Fui, sem o saber, uma pequena sacerdotisa.
Telmo ainda não tinha chegado às minhas leituras. Publicaria, nesses arredores temporais, a Arte Poética, que eu, por muito precoce que fosse com os livros (e era-o), não saberia ler, e também ele ainda não tinha escrito, por essa altura, os Contos, onde mais tarde eu viria a encontrar-me e a encontrar:
“a Cabala, [...] usa exactamente os mesmos métodos de Platão na explicação dos nomes: a Temúria, a Guematria e a Notaria.”
E mais à frente:
“Olhe, vou-lhe ensinar uma coisa. Você diz que o que ali vemos em actividade é o génio da fantasia. De facto, como o próprio Sócrates o declara, podemos juntar letras, tirar letras, trocar letras. Parece assim muito fácil explicar qualquer nome e dar dele a explicação que quisermos. Experimente fazê-lo com, por exemplo, a palavra céu.
- O que é que devo fazer precisamente?
- O que Sócrates fez com os nomes que explicou: encontrar a palavra ou as palavras que estão escondidas na palavra céu, mas por tal modo que uma nova significação venha iluminar a significação corrente, enchê-la de profundidade.
Pus-me à procura e não encontrei nada.
- Como vê, não é fácil. Não é sequer possível num estado normal de inteligência. Se fossemos capazes de pensar a ideia do céu, eu não digo a ideia de céu, em ligação com a palavra que a designa, logo se apresentariam a exprimir o pensamento a que tivemos acesso as palavras foneticamente concordantes ou convergentes.

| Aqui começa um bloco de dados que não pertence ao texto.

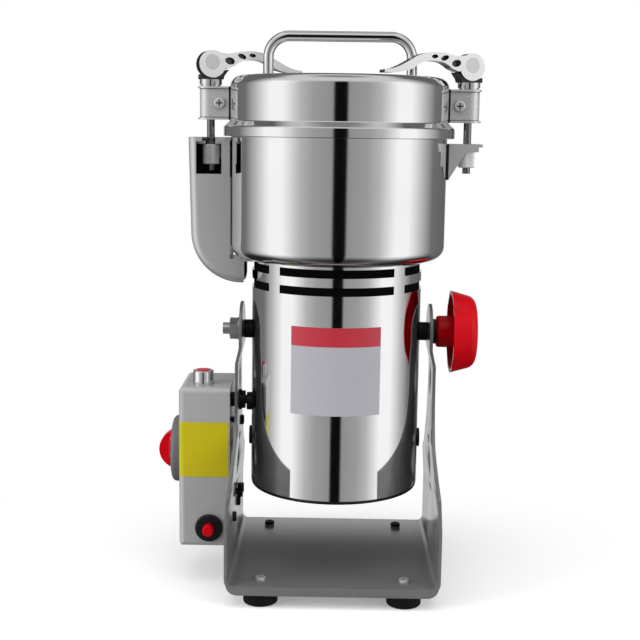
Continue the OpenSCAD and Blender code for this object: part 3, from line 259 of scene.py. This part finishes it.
# The cam levers' flanks are painted dark, painted shade beside their bright middle
lever_turn, flank_start, flank_end = math.radians(200), 4.2, 4.75
lever_side = (-math.sin(lever_turn), math.cos(lever_turn), 0)
lever_finishes = []
for hand, side in (("right", 1), ("left", -1)):
    lever_finish = finish_of(f"lever_{hand}_chrome", (0.12, 0.12, 0.125), 0.8, 0.3, tint=0.04,
                             bump=0.1, bump_size=120)
    lever_finishes.append(changed_across(lever_finish, lever_side, (side * rod_x, 0, 0), flank_start,
                                         flank_end, (0.80, 0.80, 0.81), 0.15, 0.25))

# Painted shade: dark lines painted along the latch sheet metal's edges and where it meets the bowl, and
# the screws' recesses painted dark
bracket_middle, bracket_inner_x, painted_edge_shade = (0, 0, 326.45), 73.1, (0.02, 0.02, 0.02)
changed_across(plate_steel, upright, bracket_middle, 9.0, 9.05, painted_edge_shade, 0.5, 0.3)
changed_across(plate_steel, upright, bracket_middle, 9.4, 9.45, plate_grey, 0.45, 0.27)
changed_across(plate_steel, across_x, origin, bracket_inner_x + 0.2, bracket_inner_x, painted_edge_shade,
               0.5, 0.3)
changed_across(side_screw, across_y, origin, 11.15, 11.3, (0.70, 0.70, 0.71), 0.5, 0.28)
changed_across(plate_screw, across_y, (0, -57, 0), 8, 9, (0.015, 0.015, 0.016), 0.5, 0.4)


# Modelling helpers

def mode(name):
    bpy.ops.object.mode_set(mode=name)


def edit():
    mode("EDIT")


def select_where(test, kind):
    """Selects the active mesh's faces or edges whose centre in mm passes the test."""
    bpy.ops.mesh.select_mode(type=kind)
    bpy.ops.mesh.select_all(action="DESELECT")
    mode("OBJECT")
    mesh = bpy.context.object.data
    shift = at(0, 0, 0)
    points = [(v.co - shift) / MM for v in mesh.vertices]
    for part in {"EDGE": mesh.edges, "FACE": mesh.polygons}[kind]:
        centre = sum((points[i] for i in part.vertices), Vector()) / len(part.vertices)
        part.select = bool(test(centre))
    edit()


def chain(points):
    """Edges drawn through points, starting from a plane merged to one vertex; stays in edit mode."""
    bpy.ops.object.select_all(action="DESELECT")
    bpy.ops.mesh.primitive_plane_add(size=MM, location=(0, 0, 0))
    edit()
    bpy.ops.mesh.select_mode(type="VERT")
    bpy.ops.mesh.merge(type="CENTER")
    bpy.ops.mesh.select_all(action="SELECT")
    bpy.ops.transform.translate(value=points[0])
    for a, b in zip(points, points[1:]):
        bpy.ops.mesh.extrude_vertices_move(TRANSFORM_OT_translate={"value": b - a})
    bpy.ops.mesh.select_all(action="SELECT")


def pushed(way):
    """Extrudes what is selected along a vector in metres."""
    bpy.ops.mesh.extrude_region_move(TRANSFORM_OT_translate={"value": way})


def raised(rise):
    """Extrudes what is selected straight up by a height in mm, or down by a negative one."""
    pushed((0, 0, rise * MM))


def turn_faces(inside=False):
    """Makes all faces of the mesh point outwards, or inwards."""
    bpy.ops.mesh.select_all(action="SELECT")
    bpy.ops.mesh.normals_make_consistent(inside=inside)


def apply(kind, **values):
    """Adds a modifier to the active object, sets it and applies it."""
    mode("OBJECT")
    piece = bpy.context.object
    modifier = piece.modifiers.new(kind.lower(), kind)
    for key, value in values.items():
        setattr(modifier, key, value)
    bpy.ops.object.modifier_apply(modifier=modifier.name)
    return piece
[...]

É o que Fernando Pessoa fez com a palavra Mensagem. Pensou-a à luz da ideia de levantar do chão o seu povo. Na sua qualidade de bateleur que faz da mentira uma verdade e da verdade uma mentira, sentou-se à mesa operativa de escritor e deixou-se possuir pelo daimon da analogia. Reconduzindo a palavra ao latim, jogou com as suas letras, desencobrindo os seus possíveis sentidos dentro da ideia vivente de Pátria concebida pelo seu espírito. Encontrou assim as seguintes significações: "MENS AGEM", "MENS AGITAT MOLEM", ENS GEMMA", "MENSA GEMMARUM", isto é, "A mente actua, "A mente remove as massas", "O ente pérola", "A mesa das pedras preciosas", aquela mesma mesa que é a mesa do bateleur.”

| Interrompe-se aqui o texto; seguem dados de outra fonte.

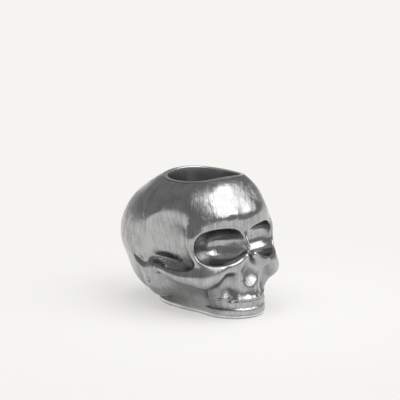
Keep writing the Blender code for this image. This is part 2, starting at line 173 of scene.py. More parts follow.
# The hollows of the temples, pressed into the same glass by bosses on the sides of the mould: on
# each side a wide dish, a slot over the cheek arch, a pit behind the eye and a hollow under the arch.
TEMPLE_CENTRE = (0.0460, -0.0060, 0.0430)
TEMPLE_RADII = (0.0180, 0.0180, 0.0180)
TEMPLE_BLEND = 0.010
ARCH_GAP_CENTRE = (0.0400, -0.0010, 0.0318)
ARCH_GAP_RADII = (0.0125, 0.0145, 0.0045)
ARCH_GAP_TILT = 8.0
ARCH_GAP_BLEND = 0.0055
PIT_CENTRE = (0.0380, -0.0088, 0.0405)
PIT_RADII = (0.0086, 0.0080, 0.0120)
PIT_BLEND = 0.008
UNDER_ARCH_CENTRE = (0.0430, -0.0035, 0.0145)
UNDER_ARCH_RADII = (0.0165, 0.0175, 0.0095)
UNDER_ARCH_BLEND = 0.006


def temple_hollows(p, d):
    """The wide dish, the slot over the cheek arch, the pit behind the eye and the hollow below."""
    d = smooth_cut(d, ball(p, TEMPLE_CENTRE, TEMPLE_RADII), TEMPLE_BLEND)
    slot = ball(p, ARCH_GAP_CENTRE, ARCH_GAP_RADII, (ARCH_GAP_TILT, 0.0, 0.0))
    d = smooth_cut(d, slot, ARCH_GAP_BLEND)
    d = smooth_cut(d, ball(p, PIT_CENTRE, PIT_RADII), PIT_BLEND)
    return smooth_cut(d, ball(p, UNDER_ARCH_CENTRE, UNDER_ARCH_RADII), UNDER_ARCH_BLEND)


# The brows, the rims of the eyes, the bridge of the nose and the cheek arches: bars of the same
# glass that stand proud of the core and run into it with a fillet. A station is x, y, z, radius.
BROW = (
    (0.0, -0.0230, 0.0580, 0.0050),
    (0.0100, -0.0222, 0.0598, 0.0054),
    (0.0188, -0.0186, 0.0582, 0.0046),
    (0.0250, -0.0165, 0.0540, 0.0038),
    (0.0288, -0.0168, 0.0492, 0.0030),
)
EYE_RIM = (
    (0.0286, -0.0170, 0.0512, 0.0030),
    (0.0303, -0.0168, 0.0460, 0.0030),
    (0.0300, -0.0195, 0.0395, 0.0028),
    (0.0270, -0.0245, 0.0340, 0.0028),
    (0.0200, -0.0285, 0.0320, 0.0030),
    (0.0120, -0.0320, 0.0345, 0.0030),
)
NOSE_BRIDGE = (
    (0.0, -0.0240, 0.0560, 0.0034),
    (0.0, -0.0272, 0.0505, 0.0018),
    (0.0, -0.0366, 0.0415, 0.0020),
)
CHEEK_ARCH = (
    (0.0140, -0.0310, 0.0290, 0.0048),
    (0.0240, -0.0275, 0.0272, 0.0059),
    (0.0305, -0.0215, 0.0262, 0.0053),
    (0.0350, -0.0145, 0.0260, 0.0041),
    (0.0370, -0.0060, 0.0268, 0.0029),
    (0.0374, 0.0040, 0.0280, 0.0022),
    (0.0362, 0.0140, 0.0278, 0.0019),
)
CHEEK_THINNING = (1.3, 1.1, 1.0)
BROW_BLEND = 0.008
RIM_BLEND = 0.005
BRIDGE_BLEND = 0.006
CHEEK_SPANS = 8


def face_bars(p, d):
    """Brows, eye rims, bridge of the nose and cheek arches."""
    d = smooth_union(d, bar(p, BROW), BROW_BLEND)
    d = smooth_union(d, bar(p, EYE_RIM), RIM_BLEND)
    d = smooth_union(d, bar(p, NOSE_BRIDGE), BRIDGE_BLEND)
    return smooth_union(d, bar(p, CHEEK_ARCH, CHEEK_THINNING, CHEEK_SPANS), RIM_BLEND)


# The upper jaw with its row of teeth. The teeth are pressed in the same glass, with a narrow
# groove between two of them, a scalloped gum line and a faint swelling over each root.
JAW_CENTRE_Y = -0.0200
JAW_HALF_WIDTH = 0.0193
JAW_HALF_LENGTH = 0.0203
JAW_TOP = 0.028
JAW_ROUNDING = 0.002
JAW_BLEND = 0.005
JAW_LEAN = 0.55
JAW_LEAN_HEIGHT = 0.0105
JAW_LEAN_REACH = 0.0095
PALATE_CENTRE = (0.0, -0.0170, 0.0250)
PALATE_RADII = (0.0185, 0.0200, 0.0190)
PALATE_SQUARE = 2.5
PALATE_BLEND = 0.003
GUM_HEIGHT = 0.0122
TEETH_FOOT = 0.0066
TEETH_COUNT = 14
TEETH_GROOVE = 0.0012
TEETH_ROUNDING = 0.0008
TEETH_FADE = 0.004
BITE_GROOVE = 0.0007
GUM_BEAD = 0.0006
GUM_BEAD_REACH = 0.0007
GUM_SCALLOP = 0.0003
ROOT_SWELLING = 0.00045
ROOT_HEIGHT = 0.0165
ROOT_REACH = 0.0034
SPINE_HEIGHT = 0.00045
SPINE_WIDTH = 0.0010
SPINE_LOW = 0.0135
SPINE_HIGH = 0.0262
SPINE_FADE = 0.002
CHEEK_BUTTRESS = (
    (0.0265, -0.0235, 0.0240, 0.0038),
    (0.0205, -0.0240, 0.0185, 0.0034),
    (0.0170, -0.0235, 0.0130, 0.0034),
)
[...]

Sem querer ser ou parecer presunçosa, acredito que fiz parte de uma ordem secreta a que todas as crianças são agregadas na condição de depois tudo esquecerem, havendo no entanto algumas, mais obstinadas, que consegem manter na alma, ou na mente, algumas reminiscências. Essa ordem é responsável por conservar aceso no Universo o “génio da fantasia” escondido na palavra céu, a fim de o aprofundar. Isto não é possível “num estado normal de inteligência”, mas apenas possuído pelo “daimon da analogia” e assim, jogando, desencobrir o que as crianças conseguem.

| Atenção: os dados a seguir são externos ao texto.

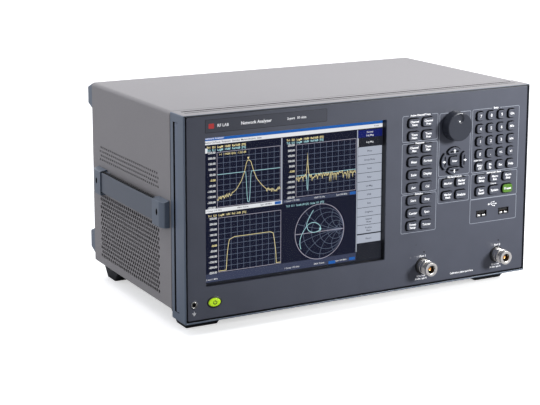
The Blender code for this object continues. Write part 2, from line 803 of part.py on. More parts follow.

Alguns adultos podem fazê-lo mantendo-se adultos e recordando a criança. Não é possível o fenómeno acontecer na ausência do adulto, a não ser no estado de criança. A criança que, embora crescendo, não atinge a condição de adulto, perde esta capacidade, perde o adulto e perde a criança. O adulto que perde a criança também não consegue ser adulto. É indispensável que o adulto cresça e a criança permaneça. É desta união inocente e poderosa entre consciência e imaginação, que a memória pode brilhar em focos de luz celestial à “mesa das pedras preciosas” que é a língua, nesta consciência enobrecida.